4. To be able to put the former 3 sources in relationship to refine the objectives of my design by modeling.
I am certain and not yet even close to be able to grasp the problems I will encounter when dealing with the mathematics in this context! And so I am not even able to say what questions I might have that I will present in the mathematical communities in the proper forums. I know, that the very little I have been improving my studies just to get back and up to speed with the mathematics I once knew when I joint the university and I was an excellent student at school kind of just enabled me to have a framework of understanding of what those mathematical courses that form part of the bachelor of mathematics and of physics are all about. They really are not more than just the basics skills required to get away from beeing a mathematical analphabet. As a result I have an idea about the mathematical methods available and I have the means to know where to look in to acquire the knowledge in the different fields of mathematics as the need pops up! I hope that learning to use the software tool Mathematica will help me to overcome my lack of experience in applying mathematics by understanding enough of the mathematical methods and of the use of the software Mathematica to "use" the mathematics for my goals. I am very explicit! I am in doubt if I ever will have the courage to say about myself to be a mathematician, but I do have the hope to be enabled to apply mathematics as required for reaching my objectives!
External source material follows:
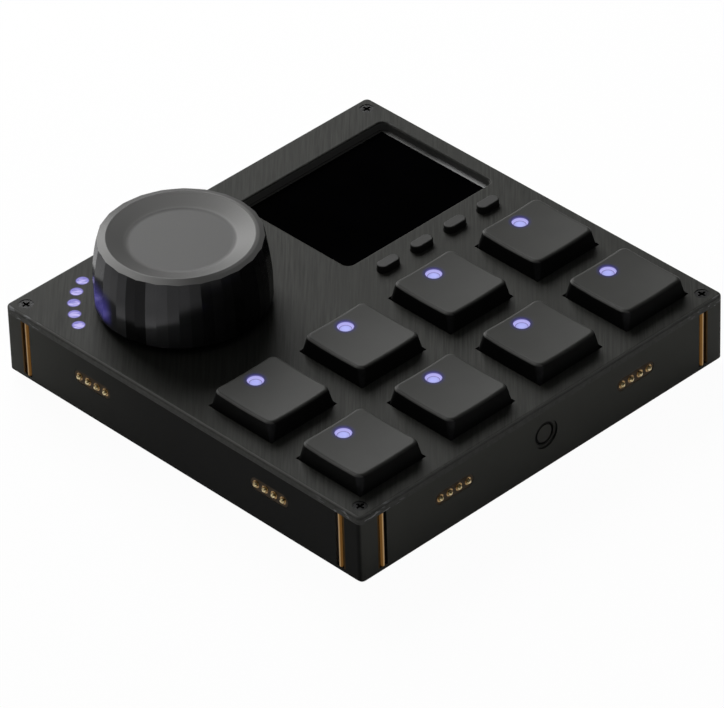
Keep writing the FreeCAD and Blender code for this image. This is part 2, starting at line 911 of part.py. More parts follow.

As we are in a naval modeling website i would like to add 2 pictures from the self made sheaves that I plan to use in the blocks that will make up the pulley in my sailboat:
This sheaves i did make using my lathe in aluminium and I have inserted a ball bearing and allow for an axis with 2.5 mm diameter and have an external diameter of 20 mm and an internal diameter for the rope of 12 mm. The height of 4 mm of the shoulders I hope will allow me to prevent the 0.9 mm diameter Aramid rope to get in touch with the wooden case of the block in which the sheave will be installed!